--- start ---

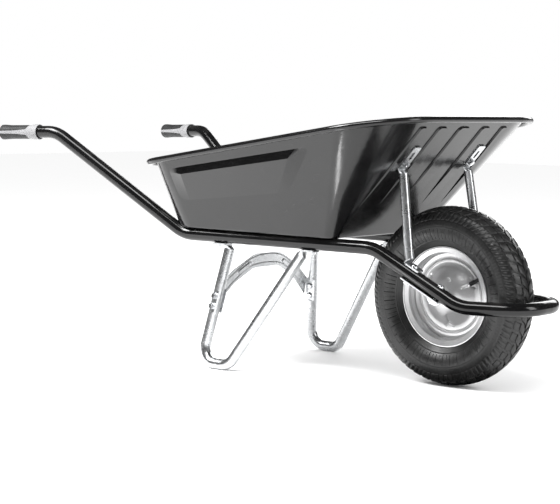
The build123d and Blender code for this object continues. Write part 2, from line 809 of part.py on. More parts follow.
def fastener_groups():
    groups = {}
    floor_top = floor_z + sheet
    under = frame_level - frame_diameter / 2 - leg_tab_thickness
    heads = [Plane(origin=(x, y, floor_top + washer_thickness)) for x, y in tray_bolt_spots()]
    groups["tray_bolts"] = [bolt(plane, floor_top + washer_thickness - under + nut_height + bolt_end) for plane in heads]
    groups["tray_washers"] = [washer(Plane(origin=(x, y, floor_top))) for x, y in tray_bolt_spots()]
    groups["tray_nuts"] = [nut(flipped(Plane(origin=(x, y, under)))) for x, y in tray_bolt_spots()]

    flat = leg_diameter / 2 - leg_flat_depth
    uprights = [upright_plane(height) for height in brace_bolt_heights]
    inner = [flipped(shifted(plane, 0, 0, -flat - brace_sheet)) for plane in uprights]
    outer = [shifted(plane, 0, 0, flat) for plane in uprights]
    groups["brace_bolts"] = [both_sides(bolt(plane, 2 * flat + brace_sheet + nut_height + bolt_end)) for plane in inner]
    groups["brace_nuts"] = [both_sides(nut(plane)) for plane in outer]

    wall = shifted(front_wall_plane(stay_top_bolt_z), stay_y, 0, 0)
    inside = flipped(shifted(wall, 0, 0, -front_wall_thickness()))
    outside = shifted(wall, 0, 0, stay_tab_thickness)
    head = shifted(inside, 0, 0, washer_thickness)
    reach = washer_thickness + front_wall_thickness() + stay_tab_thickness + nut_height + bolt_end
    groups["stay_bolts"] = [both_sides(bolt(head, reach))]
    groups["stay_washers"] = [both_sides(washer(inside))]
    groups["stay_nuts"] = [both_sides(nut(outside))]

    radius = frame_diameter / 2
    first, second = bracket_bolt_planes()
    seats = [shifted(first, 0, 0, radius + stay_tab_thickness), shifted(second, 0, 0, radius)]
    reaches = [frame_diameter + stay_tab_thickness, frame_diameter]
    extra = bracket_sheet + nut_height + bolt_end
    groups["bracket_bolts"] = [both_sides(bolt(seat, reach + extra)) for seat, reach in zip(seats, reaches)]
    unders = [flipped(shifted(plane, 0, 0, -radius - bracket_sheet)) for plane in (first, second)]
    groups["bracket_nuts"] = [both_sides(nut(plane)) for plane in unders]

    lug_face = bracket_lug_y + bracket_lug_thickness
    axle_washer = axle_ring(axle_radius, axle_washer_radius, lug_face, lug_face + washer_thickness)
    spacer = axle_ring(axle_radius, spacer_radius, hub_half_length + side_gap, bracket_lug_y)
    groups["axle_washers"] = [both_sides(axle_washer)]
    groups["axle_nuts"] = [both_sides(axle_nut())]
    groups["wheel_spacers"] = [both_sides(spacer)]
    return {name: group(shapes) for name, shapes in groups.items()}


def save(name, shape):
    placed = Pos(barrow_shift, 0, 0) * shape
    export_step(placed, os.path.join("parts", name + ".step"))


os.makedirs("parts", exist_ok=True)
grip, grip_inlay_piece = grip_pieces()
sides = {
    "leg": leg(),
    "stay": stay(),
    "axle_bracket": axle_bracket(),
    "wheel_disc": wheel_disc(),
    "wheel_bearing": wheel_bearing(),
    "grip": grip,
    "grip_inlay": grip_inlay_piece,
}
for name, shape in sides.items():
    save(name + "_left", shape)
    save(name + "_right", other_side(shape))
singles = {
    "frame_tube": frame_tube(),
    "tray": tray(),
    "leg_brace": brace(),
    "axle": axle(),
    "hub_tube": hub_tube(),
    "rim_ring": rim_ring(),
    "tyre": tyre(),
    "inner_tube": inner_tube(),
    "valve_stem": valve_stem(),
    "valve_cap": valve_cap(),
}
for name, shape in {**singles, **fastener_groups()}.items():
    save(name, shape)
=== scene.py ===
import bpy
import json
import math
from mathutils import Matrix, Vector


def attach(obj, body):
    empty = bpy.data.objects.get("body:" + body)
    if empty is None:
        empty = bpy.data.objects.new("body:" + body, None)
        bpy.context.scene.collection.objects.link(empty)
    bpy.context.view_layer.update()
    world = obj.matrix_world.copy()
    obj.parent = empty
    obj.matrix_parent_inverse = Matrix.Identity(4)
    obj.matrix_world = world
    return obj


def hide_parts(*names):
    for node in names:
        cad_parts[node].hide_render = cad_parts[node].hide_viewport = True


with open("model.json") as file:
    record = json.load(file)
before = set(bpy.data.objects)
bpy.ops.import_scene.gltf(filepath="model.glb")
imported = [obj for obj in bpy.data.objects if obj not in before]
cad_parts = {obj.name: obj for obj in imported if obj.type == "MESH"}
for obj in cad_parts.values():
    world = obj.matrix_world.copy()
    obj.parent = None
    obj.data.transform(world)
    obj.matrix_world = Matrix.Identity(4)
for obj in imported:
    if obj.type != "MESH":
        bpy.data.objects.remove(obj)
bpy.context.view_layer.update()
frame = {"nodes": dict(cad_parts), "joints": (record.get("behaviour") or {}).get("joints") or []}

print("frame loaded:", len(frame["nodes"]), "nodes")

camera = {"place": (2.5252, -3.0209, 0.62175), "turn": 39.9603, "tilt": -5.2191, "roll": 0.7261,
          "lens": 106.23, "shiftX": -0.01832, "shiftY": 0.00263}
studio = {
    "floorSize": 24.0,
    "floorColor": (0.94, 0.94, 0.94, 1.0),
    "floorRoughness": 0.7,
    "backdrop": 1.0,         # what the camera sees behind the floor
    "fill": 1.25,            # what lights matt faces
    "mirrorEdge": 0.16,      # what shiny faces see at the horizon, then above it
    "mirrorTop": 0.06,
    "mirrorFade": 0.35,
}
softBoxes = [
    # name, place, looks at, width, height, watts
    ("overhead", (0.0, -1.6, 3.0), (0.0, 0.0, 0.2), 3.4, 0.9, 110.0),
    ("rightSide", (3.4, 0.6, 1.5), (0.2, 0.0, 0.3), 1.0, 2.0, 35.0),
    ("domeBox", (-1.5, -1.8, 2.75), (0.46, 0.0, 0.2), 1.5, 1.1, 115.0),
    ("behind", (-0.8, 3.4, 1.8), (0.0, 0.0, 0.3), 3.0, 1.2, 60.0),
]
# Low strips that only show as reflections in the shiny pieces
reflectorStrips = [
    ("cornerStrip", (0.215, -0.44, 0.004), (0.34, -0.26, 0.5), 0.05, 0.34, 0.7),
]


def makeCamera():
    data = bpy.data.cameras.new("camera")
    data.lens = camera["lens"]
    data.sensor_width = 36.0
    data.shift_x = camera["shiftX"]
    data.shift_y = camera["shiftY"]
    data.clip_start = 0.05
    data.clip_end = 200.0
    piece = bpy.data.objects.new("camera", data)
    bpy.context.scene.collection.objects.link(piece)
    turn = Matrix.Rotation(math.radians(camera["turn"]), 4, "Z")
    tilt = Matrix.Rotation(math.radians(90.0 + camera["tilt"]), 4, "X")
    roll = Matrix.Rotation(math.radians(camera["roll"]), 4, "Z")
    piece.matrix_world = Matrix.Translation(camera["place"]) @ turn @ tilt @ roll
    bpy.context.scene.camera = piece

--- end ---

▸ **TASK**: Repeat the whole listing exactly, keeping every line intact.

▸ **RESULT OF THIS TASK**:
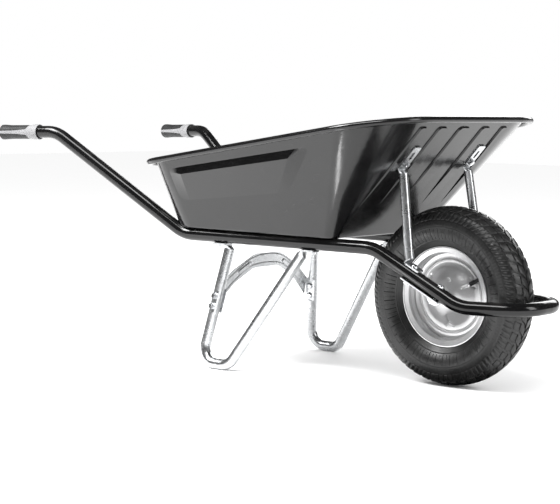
The build123d and Blender code for this object continues. Write part 2, from line 809 of part.py on. More parts follow.
def fastener_groups():
    groups = {}
    floor_top = floor_z + sheet
    under = frame_level - frame_diameter / 2 - leg_tab_thickness
    heads = [Plane(origin=(x, y, floor_top + washer_thickness)) for x, y in tray_bolt_spots()]
    groups["tray_bolts"] = [bolt(plane, floor_top + washer_thickness - under + nut_height + bolt_end) for plane in heads]
    groups["tray_washers"] = [washer(Plane(origin=(x, y, floor_top))) for x, y in tray_bolt_spots()]
    groups["tray_nuts"] = [nut(flipped(Plane(origin=(x, y, under)))) for x, y in tray_bolt_spots()]

    flat = leg_diameter / 2 - leg_flat_depth
    uprights = [upright_plane(height) for height in brace_bolt_heights]
    inner = [flipped(shifted(plane, 0, 0, -flat - brace_sheet)) for plane in uprights]
    outer = [shifted(plane, 0, 0, flat) for plane in uprights]
    groups["brace_bolts"] = [both_sides(bolt(plane, 2 * flat + brace_sheet + nut_height + bolt_end)) for plane in inner]
    groups["brace_nuts"] = [both_sides(nut(plane)) for plane in outer]

    wall = shifted(front_wall_plane(stay_top_bolt_z), stay_y, 0, 0)
    inside = flipped(shifted(wall, 0, 0, -front_wall_thickness()))
    outside = shifted(wall, 0, 0, stay_tab_thickness)
    head = shifted(inside, 0, 0, washer_thickness)
    reach = washer_thickness + front_wall_thickness() + stay_tab_thickness + nut_height + bolt_end
    groups["stay_bolts"] = [both_sides(bolt(head, reach))]
    groups["stay_washers"] = [both_sides(washer(inside))]
    groups["stay_nuts"] = [both_sides(nut(outside))]

    radius = frame_diameter / 2
    first, second = bracket_bolt_planes()
    seats = [shifted(first, 0, 0, radius + stay_tab_thickness), shifted(second, 0, 0, radius)]
    reaches = [frame_diameter + stay_tab_thickness, frame_diameter]
    extra = bracket_sheet + nut_height + bolt_end
    groups["bracket_bolts"] = [both_sides(bolt(seat, reach + extra)) for seat, reach in zip(seats, reaches)]
    unders = [flipped(shifted(plane, 0, 0, -radius - bracket_sheet)) for plane in (first, second)]
    groups["bracket_nuts"] = [both_sides(nut(plane)) for plane in unders]

    lug_face = bracket_lug_y + bracket_lug_thickness
    axle_washer = axle_ring(axle_radius, axle_washer_radius, lug_face, lug_face + washer_thickness)
    spacer = axle_ring(axle_radius, spacer_radius, hub_half_length + side_gap, bracket_lug_y)
    groups["axle_washers"] = [both_sides(axle_washer)]
    groups["axle_nuts"] = [both_sides(axle_nut())]
    groups["wheel_spacers"] = [both_sides(spacer)]
    return {name: group(shapes) for name, shapes in groups.items()}


def save(name, shape):
    placed = Pos(barrow_shift, 0, 0) * shape
    export_step(placed, os.path.join("parts", name + ".step"))


os.makedirs("parts", exist_ok=True)
grip, grip_inlay_piece = grip_pieces()
sides = {
    "leg": leg(),
    "stay": stay(),
    "axle_bracket": axle_bracket(),
    "wheel_disc": wheel_disc(),
    "wheel_bearing": wheel_bearing(),
    "grip": grip,
    "grip_inlay": grip_inlay_piece,
}
for name, shape in sides.items():
    save(name + "_left", shape)
    save(name + "_right", other_side(shape))
singles = {
    "frame_tube": frame_tube(),
    "tray": tray(),
    "leg_brace": brace(),
    "axle": axle(),
    "hub_tube": hub_tube(),
    "rim_ring": rim_ring(),
    "tyre": tyre(),
    "inner_tube": inner_tube(),
    "valve_stem": valve_stem(),
    "valve_cap": valve_cap(),
}
for name, shape in {**singles, **fastener_groups()}.items():
    save(name, shape)
=== scene.py ===
import bpy
import json
import math
from mathutils import Matrix, Vector


def attach(obj, body):
    empty = bpy.data.objects.get("body:" + body)
    if empty is None:
        empty = bpy.data.objects.new("body:" + body, None)
        bpy.context.scene.collection.objects.link(empty)
    bpy.context.view_layer.update()
    world = obj.matrix_world.copy()
    obj.parent = empty
    obj.matrix_parent_inverse = Matrix.Identity(4)
    obj.matrix_world = world
    return obj


def hide_parts(*names):
    for node in names:
        cad_parts[node].hide_render = cad_parts[node].hide_viewport = True


with open("model.json") as file:
    record = json.load(file)
before = set(bpy.data.objects)
bpy.ops.import_scene.gltf(filepath="model.glb")
imported = [obj for obj in bpy.data.objects if obj not in before]
cad_parts = {obj.name: obj for obj in imported if obj.type == "MESH"}
for obj in cad_parts.values():
    world = obj.matrix_world.copy()
    obj.parent = None
    obj.data.transform(world)
    obj.matrix_world = Matrix.Identity(4)
for obj in imported:
    if obj.type != "MESH":
        bpy.data.objects.remove(obj)
bpy.context.view_layer.update()
frame = {"nodes": dict(cad_parts), "joints": (record.get("behaviour") or {}).get("joints") or []}

print("frame loaded:", len(frame["nodes"]), "nodes")

camera = {"place": (2.5252, -3.0209, 0.62175), "turn": 39.9603, "tilt": -5.2191, "roll": 0.7261,
          "lens": 106.23, "shiftX": -0.01832, "shiftY": 0.00263}
studio = {
    "floorSize": 24.0,
    "floorColor": (0.94, 0.94, 0.94, 1.0),
    "floorRoughness": 0.7,
    "backdrop": 1.0,         # what the camera sees behind the floor
    "fill": 1.25,            # what lights matt faces
    "mirrorEdge": 0.16,      # what shiny faces see at the horizon, then above it
    "mirrorTop": 0.06,
    "mirrorFade": 0.35,
}
softBoxes = [
    # name, place, looks at, width, height, watts
    ("overhead", (0.0, -1.6, 3.0), (0.0, 0.0, 0.2), 3.4, 0.9, 110.0),
    ("rightSide", (3.4, 0.6, 1.5), (0.2, 0.0, 0.3), 1.0, 2.0, 35.0),
    ("domeBox", (-1.5, -1.8, 2.75), (0.46, 0.0, 0.2), 1.5, 1.1, 115.0),
    ("behind", (-0.8, 3.4, 1.8), (0.0, 0.0, 0.3), 3.0, 1.2, 60.0),
]
# Low strips that only show as reflections in the shiny pieces
reflectorStrips = [
    ("cornerStrip", (0.215, -0.44, 0.004), (0.34, -0.26, 0.5), 0.05, 0.34, 0.7),
]


def makeCamera():
    data = bpy.data.cameras.new("camera")
    data.lens = camera["lens"]
    data.sensor_width = 36.0
    data.shift_x = camera["shiftX"]
    data.shift_y = camera["shiftY"]
    data.clip_start = 0.05
    data.clip_end = 200.0
    piece = bpy.data.objects.new("camera", data)
    bpy.context.scene.collection.objects.link(piece)
    turn = Matrix.Rotation(math.radians(camera["turn"]), 4, "Z")
    tilt = Matrix.Rotation(math.radians(90.0 + camera["tilt"]), 4, "X")
    roll = Matrix.Rotation(math.radians(camera["roll"]), 4, "Z")
    piece.matrix_world = Matrix.Translation(camera["place"]) @ turn @ tilt @ roll
    bpy.context.scene.camera = piece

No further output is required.